-- START --
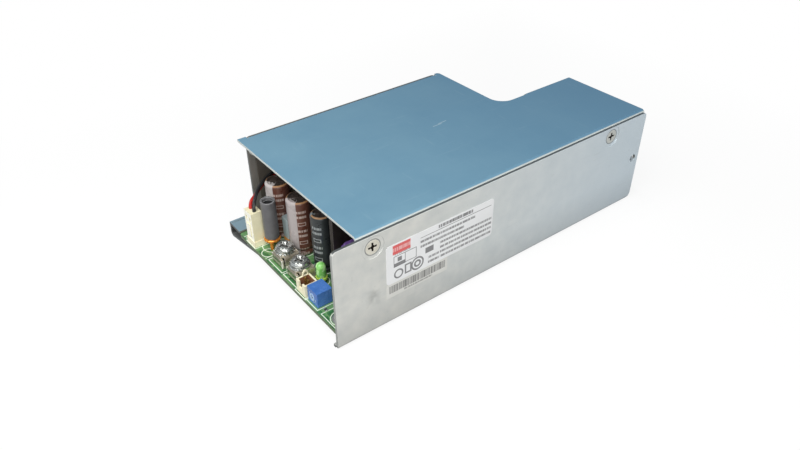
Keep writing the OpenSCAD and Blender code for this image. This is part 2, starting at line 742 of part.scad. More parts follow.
-- END --
-- START --
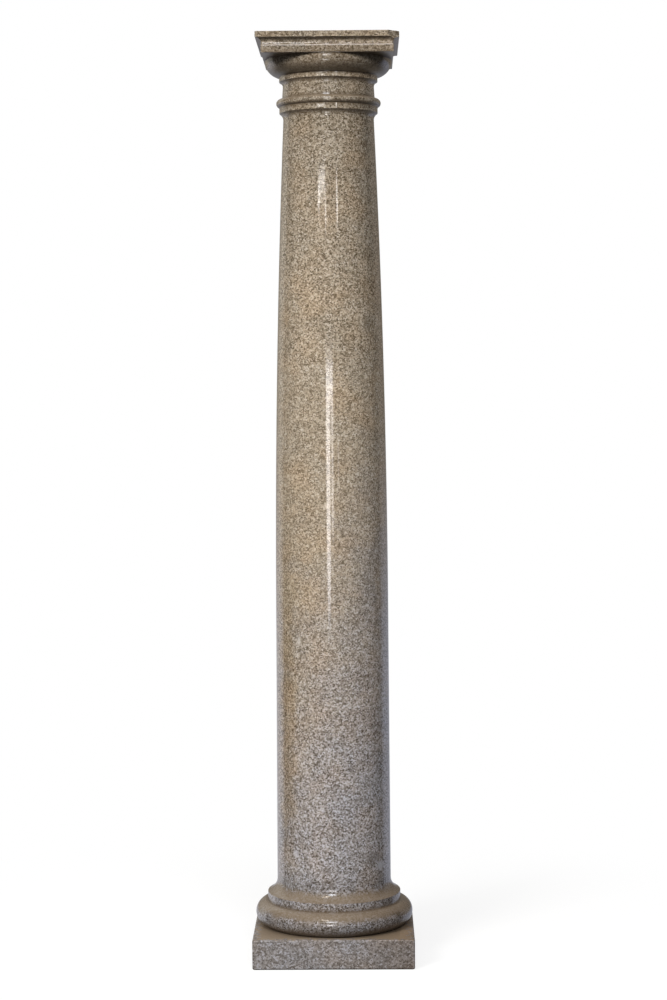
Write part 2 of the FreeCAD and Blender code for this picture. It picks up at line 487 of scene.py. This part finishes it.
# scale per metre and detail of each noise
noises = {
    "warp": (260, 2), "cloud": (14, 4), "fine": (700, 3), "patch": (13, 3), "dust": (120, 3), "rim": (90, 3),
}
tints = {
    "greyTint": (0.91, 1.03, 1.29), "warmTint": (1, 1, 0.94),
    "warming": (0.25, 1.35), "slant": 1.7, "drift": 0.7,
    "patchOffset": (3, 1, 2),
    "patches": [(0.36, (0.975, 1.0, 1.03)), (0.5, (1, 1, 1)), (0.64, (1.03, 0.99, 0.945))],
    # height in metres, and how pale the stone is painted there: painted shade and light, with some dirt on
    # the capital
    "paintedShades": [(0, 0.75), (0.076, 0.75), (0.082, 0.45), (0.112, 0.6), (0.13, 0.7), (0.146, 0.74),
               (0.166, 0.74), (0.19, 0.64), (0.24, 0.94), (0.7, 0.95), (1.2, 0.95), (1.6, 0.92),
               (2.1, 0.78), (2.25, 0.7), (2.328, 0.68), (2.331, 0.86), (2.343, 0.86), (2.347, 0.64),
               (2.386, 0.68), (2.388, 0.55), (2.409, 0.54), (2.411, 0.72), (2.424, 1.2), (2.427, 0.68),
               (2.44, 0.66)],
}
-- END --
-- START --
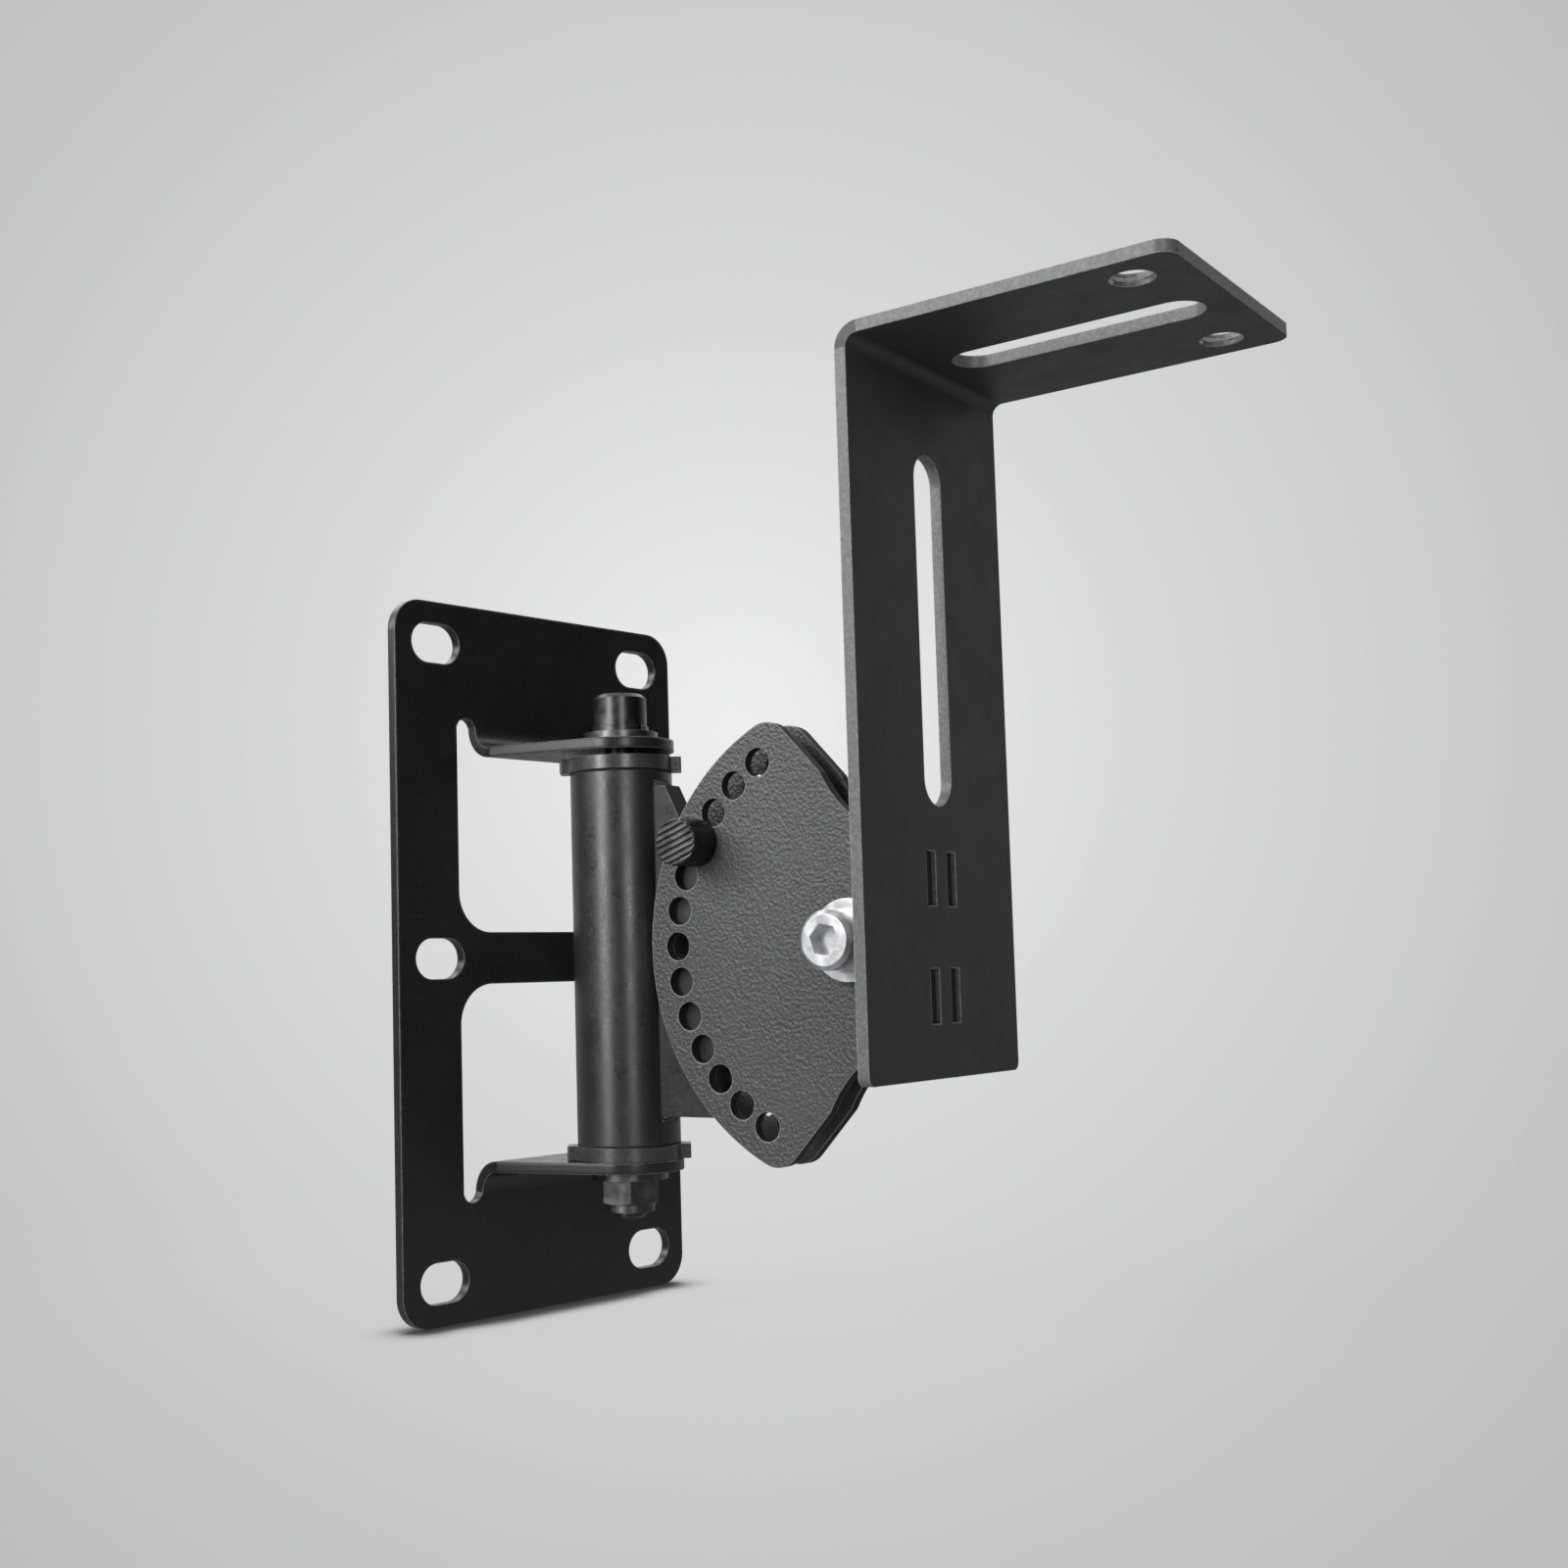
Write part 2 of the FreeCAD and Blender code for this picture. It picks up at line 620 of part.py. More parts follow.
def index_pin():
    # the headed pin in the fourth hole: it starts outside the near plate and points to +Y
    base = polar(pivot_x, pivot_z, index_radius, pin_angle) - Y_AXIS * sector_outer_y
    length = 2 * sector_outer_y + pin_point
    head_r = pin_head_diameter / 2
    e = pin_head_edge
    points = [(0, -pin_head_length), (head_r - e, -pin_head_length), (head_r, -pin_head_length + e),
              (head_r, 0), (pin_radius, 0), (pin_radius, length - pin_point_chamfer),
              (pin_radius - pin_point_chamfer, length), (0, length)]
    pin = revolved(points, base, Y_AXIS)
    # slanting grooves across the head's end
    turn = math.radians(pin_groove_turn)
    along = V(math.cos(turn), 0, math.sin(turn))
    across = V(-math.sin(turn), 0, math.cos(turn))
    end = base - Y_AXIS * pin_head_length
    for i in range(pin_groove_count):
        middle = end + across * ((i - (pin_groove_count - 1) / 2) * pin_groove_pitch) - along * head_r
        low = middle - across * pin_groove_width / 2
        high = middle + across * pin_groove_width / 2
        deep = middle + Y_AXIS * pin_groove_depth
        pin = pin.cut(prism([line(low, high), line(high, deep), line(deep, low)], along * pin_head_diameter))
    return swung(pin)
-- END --
**INSTRUCTION**. Only the number is wanted: how many lines above include the word "picture"?

**OUTPUT FOR THIS EXERCISE**. 2